Required work -> From the entries below, reproduce exactly the line containing "Turn this picture", the line containing "on the table.", and every line in between, with nothing added.

## Start Given information

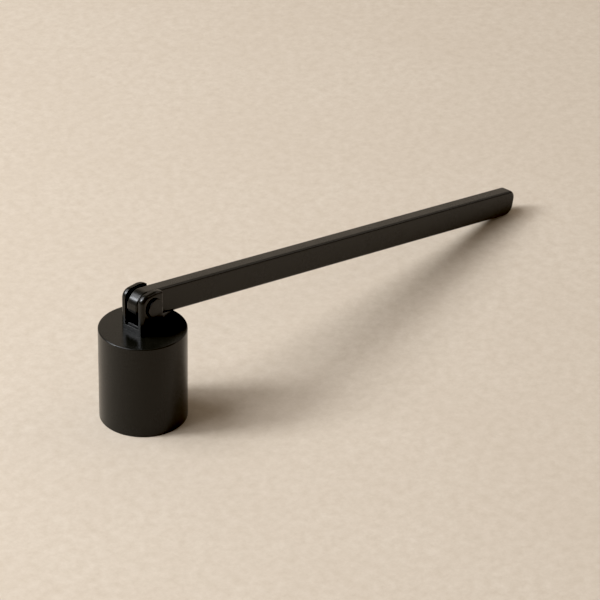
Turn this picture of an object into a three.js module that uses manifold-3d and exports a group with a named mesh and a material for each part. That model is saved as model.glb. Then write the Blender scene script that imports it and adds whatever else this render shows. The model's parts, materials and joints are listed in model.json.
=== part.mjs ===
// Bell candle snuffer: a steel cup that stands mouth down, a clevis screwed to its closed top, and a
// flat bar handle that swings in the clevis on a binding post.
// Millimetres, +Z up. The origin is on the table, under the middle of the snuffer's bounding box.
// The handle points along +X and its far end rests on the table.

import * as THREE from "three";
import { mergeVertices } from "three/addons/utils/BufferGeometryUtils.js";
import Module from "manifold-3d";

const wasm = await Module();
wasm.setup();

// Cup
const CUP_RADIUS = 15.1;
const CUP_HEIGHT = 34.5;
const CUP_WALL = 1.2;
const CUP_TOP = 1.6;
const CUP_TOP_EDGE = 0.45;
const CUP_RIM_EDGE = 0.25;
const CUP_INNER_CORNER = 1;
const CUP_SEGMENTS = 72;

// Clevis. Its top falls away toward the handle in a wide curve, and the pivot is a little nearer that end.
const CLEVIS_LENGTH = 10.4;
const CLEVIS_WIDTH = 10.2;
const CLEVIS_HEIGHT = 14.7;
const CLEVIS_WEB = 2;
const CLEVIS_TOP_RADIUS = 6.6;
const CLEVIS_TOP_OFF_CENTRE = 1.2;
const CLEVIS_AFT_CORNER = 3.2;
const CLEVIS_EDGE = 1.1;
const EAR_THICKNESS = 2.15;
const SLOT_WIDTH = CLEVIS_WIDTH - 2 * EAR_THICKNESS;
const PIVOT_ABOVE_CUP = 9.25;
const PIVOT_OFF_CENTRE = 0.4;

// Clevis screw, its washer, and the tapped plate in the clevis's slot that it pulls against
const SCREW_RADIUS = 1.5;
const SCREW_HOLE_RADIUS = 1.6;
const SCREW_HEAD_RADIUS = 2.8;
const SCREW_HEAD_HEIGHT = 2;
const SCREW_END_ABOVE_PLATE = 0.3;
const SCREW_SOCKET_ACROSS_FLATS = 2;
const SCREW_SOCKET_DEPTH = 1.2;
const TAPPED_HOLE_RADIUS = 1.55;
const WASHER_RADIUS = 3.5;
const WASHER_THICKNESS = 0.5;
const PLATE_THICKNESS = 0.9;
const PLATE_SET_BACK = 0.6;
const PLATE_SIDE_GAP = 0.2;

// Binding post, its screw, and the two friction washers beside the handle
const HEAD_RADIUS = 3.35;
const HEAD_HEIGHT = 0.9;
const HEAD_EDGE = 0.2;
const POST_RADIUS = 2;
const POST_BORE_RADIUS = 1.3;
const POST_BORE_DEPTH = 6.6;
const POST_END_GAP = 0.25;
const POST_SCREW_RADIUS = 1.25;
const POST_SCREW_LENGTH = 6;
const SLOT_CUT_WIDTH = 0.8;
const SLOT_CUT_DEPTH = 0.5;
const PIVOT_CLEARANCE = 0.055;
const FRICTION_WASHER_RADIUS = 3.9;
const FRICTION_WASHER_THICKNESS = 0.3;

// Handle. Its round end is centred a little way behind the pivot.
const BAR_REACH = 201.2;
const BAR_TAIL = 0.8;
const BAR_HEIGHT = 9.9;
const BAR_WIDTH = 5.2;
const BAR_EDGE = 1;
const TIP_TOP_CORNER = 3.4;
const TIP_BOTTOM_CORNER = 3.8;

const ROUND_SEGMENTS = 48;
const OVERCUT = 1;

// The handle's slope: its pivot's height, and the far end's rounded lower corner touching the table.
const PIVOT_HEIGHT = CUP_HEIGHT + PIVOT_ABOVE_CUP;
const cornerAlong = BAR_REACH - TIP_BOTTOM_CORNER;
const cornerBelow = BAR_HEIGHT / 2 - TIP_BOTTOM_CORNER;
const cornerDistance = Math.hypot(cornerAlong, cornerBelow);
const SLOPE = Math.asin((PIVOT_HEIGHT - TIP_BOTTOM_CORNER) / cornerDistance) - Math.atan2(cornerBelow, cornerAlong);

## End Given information
## Start Given information

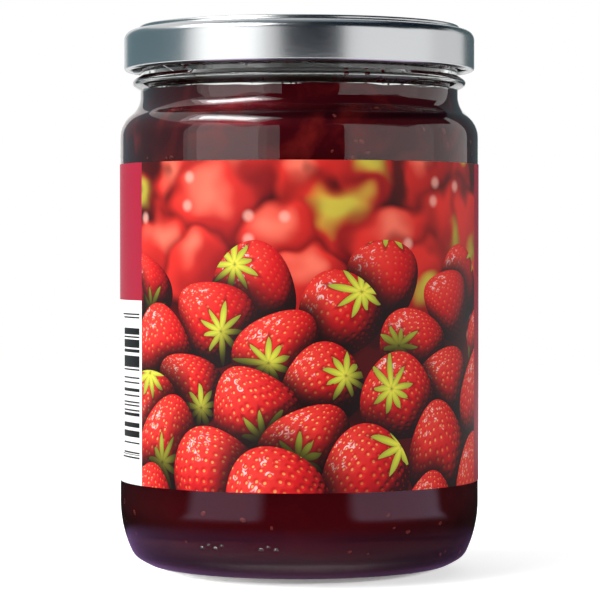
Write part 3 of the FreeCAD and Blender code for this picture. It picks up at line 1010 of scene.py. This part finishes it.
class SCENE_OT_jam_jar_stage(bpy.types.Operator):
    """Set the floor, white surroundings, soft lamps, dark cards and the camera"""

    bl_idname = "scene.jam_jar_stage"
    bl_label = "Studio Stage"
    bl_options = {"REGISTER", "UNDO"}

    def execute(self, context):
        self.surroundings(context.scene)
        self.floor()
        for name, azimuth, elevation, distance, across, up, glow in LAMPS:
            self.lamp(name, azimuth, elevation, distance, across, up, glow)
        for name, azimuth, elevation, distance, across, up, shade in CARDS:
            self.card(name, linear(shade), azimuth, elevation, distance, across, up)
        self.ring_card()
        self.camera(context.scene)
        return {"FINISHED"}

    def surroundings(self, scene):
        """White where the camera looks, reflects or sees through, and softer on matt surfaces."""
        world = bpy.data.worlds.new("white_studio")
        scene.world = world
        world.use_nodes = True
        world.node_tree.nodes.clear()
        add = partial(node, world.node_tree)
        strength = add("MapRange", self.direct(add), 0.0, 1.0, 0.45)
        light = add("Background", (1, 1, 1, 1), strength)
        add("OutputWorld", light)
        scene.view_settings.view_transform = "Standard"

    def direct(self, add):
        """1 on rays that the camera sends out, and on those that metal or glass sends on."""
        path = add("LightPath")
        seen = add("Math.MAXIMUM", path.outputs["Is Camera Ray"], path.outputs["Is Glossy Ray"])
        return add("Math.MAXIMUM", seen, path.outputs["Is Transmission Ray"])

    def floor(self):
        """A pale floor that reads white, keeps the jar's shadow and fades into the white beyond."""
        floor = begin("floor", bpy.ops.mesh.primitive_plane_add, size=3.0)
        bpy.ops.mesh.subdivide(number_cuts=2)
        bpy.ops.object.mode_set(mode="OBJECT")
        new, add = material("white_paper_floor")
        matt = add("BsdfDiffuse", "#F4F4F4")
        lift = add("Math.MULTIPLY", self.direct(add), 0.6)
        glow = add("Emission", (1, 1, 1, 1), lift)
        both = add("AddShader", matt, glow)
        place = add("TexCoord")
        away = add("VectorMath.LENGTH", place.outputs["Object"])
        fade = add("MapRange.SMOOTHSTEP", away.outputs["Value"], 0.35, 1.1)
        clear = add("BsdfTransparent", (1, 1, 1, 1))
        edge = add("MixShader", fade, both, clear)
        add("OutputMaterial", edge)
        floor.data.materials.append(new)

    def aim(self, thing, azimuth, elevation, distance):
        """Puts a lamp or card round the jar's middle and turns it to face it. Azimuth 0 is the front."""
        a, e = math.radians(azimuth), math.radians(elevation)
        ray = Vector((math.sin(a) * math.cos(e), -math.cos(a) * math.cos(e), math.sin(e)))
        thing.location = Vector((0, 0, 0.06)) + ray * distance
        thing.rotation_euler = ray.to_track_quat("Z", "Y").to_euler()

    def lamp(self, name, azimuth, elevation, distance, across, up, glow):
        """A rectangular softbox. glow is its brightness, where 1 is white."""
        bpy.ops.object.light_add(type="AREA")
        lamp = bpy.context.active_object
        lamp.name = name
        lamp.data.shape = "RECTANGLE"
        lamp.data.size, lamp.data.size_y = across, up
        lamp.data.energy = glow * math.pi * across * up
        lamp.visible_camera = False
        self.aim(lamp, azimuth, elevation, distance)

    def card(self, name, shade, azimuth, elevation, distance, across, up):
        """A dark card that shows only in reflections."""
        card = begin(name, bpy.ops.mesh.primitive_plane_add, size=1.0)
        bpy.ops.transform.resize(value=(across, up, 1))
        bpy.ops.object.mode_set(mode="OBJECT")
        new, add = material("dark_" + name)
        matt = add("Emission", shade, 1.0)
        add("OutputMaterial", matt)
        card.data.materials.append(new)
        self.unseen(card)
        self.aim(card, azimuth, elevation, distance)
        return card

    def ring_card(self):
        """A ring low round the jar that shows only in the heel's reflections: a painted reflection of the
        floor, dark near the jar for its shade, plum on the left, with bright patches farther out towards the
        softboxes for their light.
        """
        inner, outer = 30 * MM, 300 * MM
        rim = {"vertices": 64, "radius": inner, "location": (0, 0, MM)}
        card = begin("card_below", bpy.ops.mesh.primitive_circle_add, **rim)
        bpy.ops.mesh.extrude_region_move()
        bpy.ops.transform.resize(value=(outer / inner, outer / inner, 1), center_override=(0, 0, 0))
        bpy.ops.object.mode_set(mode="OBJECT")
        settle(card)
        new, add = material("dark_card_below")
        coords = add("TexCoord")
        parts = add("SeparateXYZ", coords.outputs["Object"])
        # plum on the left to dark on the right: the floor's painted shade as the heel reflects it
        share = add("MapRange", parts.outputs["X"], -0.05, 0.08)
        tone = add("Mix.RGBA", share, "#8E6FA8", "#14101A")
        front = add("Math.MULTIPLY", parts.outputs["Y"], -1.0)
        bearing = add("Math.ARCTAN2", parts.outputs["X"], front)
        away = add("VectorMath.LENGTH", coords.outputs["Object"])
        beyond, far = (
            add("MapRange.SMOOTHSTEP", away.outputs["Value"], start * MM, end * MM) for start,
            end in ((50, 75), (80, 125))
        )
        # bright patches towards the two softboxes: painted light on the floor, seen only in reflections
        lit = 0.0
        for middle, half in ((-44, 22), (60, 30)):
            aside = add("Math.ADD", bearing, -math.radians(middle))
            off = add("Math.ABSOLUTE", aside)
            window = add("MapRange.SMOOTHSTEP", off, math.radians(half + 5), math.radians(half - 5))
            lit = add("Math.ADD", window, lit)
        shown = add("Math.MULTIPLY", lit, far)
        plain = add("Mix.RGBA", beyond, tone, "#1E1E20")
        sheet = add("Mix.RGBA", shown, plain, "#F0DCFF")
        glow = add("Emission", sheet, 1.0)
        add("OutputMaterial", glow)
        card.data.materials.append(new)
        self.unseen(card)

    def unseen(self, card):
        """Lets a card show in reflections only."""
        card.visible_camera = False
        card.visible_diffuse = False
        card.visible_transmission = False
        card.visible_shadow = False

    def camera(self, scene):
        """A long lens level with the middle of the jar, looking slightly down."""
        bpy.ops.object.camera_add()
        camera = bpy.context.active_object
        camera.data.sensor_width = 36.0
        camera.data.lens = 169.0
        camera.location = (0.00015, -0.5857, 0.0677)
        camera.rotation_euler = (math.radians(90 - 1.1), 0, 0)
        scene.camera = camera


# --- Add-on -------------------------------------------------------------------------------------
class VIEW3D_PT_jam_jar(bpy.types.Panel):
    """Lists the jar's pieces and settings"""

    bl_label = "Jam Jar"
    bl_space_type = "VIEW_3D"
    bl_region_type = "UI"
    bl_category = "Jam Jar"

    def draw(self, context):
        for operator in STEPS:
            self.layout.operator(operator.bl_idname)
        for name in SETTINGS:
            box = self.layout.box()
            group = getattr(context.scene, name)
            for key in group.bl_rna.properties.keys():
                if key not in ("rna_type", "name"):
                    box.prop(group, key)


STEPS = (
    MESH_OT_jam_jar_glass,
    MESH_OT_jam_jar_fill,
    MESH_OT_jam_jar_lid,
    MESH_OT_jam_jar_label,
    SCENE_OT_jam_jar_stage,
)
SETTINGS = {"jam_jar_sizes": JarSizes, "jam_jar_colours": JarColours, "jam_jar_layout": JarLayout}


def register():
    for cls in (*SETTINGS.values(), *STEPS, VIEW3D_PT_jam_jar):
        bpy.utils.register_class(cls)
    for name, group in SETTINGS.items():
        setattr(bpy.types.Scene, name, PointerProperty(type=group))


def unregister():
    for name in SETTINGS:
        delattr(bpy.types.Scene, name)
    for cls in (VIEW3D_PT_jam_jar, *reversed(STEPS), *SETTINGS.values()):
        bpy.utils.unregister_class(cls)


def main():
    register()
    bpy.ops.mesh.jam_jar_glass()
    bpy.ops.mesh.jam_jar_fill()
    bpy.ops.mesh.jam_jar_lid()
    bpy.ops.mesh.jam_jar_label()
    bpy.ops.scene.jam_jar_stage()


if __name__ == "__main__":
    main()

## End Given information
## Start Given information

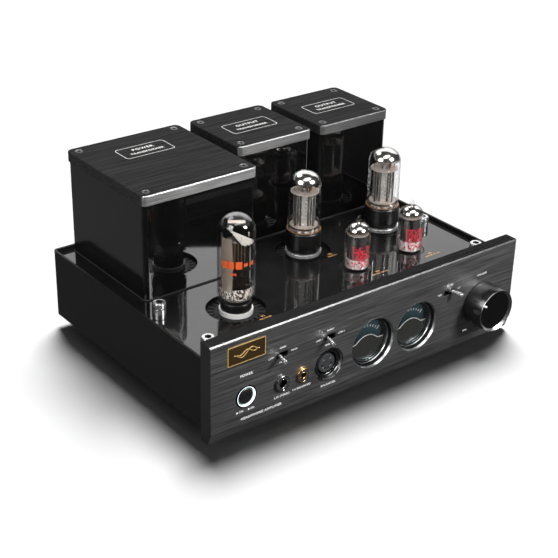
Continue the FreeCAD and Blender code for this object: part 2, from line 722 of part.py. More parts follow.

## End Given information

Solution for this exercise ->
Turn this picture of an object into a three.js module that uses manifold-3d and exports a group with a named mesh and a material for each part. That model is saved as model.glb. Then write the Blender scene script that imports it and adds whatever else this render shows. The model's parts, materials and joints are listed in model.json.
=== part.mjs ===
// Bell candle snuffer: a steel cup that stands mouth down, a clevis screwed to its closed top, and a
// flat bar handle that swings in the clevis on a binding post.
// Millimetres, +Z up. The origin is on the table, under the middle of the snuffer's bounding box.
// The handle points along +X and its far end rests on the table.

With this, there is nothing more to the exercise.